O que se pretende é a delimitação objectiva do recurso, com a fundamentação da pretensão e o esclarecimento dos objectivos a que o recorrente se propõe. Impõe-se-lhe o dever de tomar posição clara, nas conclusões, sobre o objecto do recurso, especificando o que, no âmbito factual, pretende ver reponderado, assim como na hipótese de renovação, especificando as provas que devem ser renovadas [alínea c) do n.º 3 do mesmo art.º 412.º].
«O ónus conexiona-se com a inteligibilidade e concludência da própria impugnação da decisão proferida sobre a matéria de facto.» [Cf. acórdão do STJ, de 8 de Março de 2006, in processo n.º 185/06-3.ª]
«A delimitação precisa dos pontos de facto controvertidos constitui um elemento determinante definição do objecto do recurso em matéria de facto e para a consequente possibilidade de intervenção do tribunal de recurso.» [Cf. acórdãos do STJ, de 10 de Janeiro de 2007 e de 15 de Outubro de 2008, in, respectivamente, processos n.ºs 3518/06-3.ª 2894/08-3.ª]
O recurso da matéria de facto não foi concebido como instrumento ao serviço da realização de novo julgamento, com reapreciação de toda a prova que fundamenta a decisão recorrida, como se o julgamento efectuado na primeira instância não tivesse existido. Trata-se, tão-somente, de um instrumento concebido para a correcção de erros de julgamento e de procedimentos, devidamente discriminados pelas partes A intromissão da Relação no domínio factual cingir-se-á a uma intervenção “cirúrgica”, no sentido de delimitada, restrita à indagação, ponto por ponto, da existência ou não dos concretos erros de julgamento de facto apontados pelo recorrente, procedendo à sua correcção, se for caso disso, e apenas na medida do que resultar do filtro da documentação.
«O tribunal superior procede então à reanálise dos meios de prova concretamente indicados (ou as questões cuja solução foi impugnada) para concluir pela verificação ou não do erro ou vício de apreciação da prova e daí pela alteração ou não da factualidade apurada (ou da solução dada a determinada questão de direito.» [Cf. acórdão do Tribunal Constitucional n.º 59/2006, de 18 de Janeiro de 2006, proferido no processo n.º 199/05, da 2.ª secção, publicado no DR, II.ª Série, de 13 de Abril de 2006].
In casu, a Recorrente especifica, nas conclusões da motivação, o ponto de facto que considera incorretamente julgado ao ter sido conduzido à matéria de facto não provada. No entanto apesar de indicar um discurso plausível assente por si em factos, dilação do pagamento das facturas que por si poderia reconduzir a carências de tesouraria, não indica as concretas provas produzidas nos autos que impõem decisão diversa da recorrida.
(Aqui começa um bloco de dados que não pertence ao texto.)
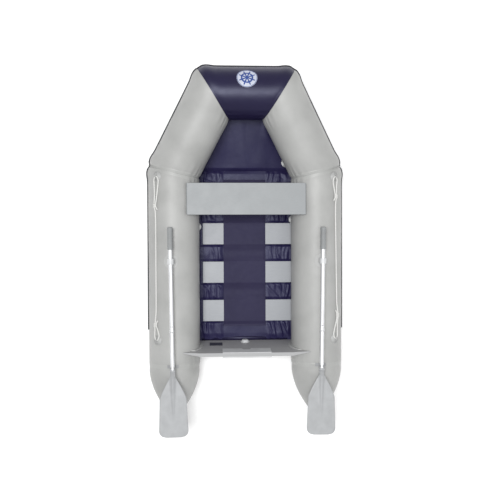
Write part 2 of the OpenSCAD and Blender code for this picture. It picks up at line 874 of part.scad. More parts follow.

Este tribunal ad quem considera, assim, que a recorrente, arguida, apenas deu cumprimento parcial ao estabelecido no artigo 412.º, n.ºs 3, al. b) e 4 do CPP e pelo que o ataque preconizado não se julga apto a modificar a matéria de facto fixada pelo tribunal a quo, pelo que se conclui pela inexistência de erro de julgamento de facto.
Cumpre além do mais referido, precisar que num Estado de Direito Democrático o princípio fundamental em matéria de prova, é o princípio da livre apreciação da prova. Este princípio, previsto no artigo 127.º do CPP, estabelece que “Salvo quando a lei dispuser de modo diferente, a prova é apreciada segundo as regras da experiência e a livre convicção da entidade competente.”.
As normas da experiência, a que se deve atender na apreciação da prova, são «...definições ou juízos hipotéticos de conteúdo genérico, independentes do caso concreto “sub judice”, assentes na experiência comum, e por isso independentes dos casos individuais em cuja observação se alicerçam, mas para além dos quais têm validade.» [Cf. Prof. Cavaleiro de Ferreira, in “Curso de Processo Penal”, Vol. II, pág.300].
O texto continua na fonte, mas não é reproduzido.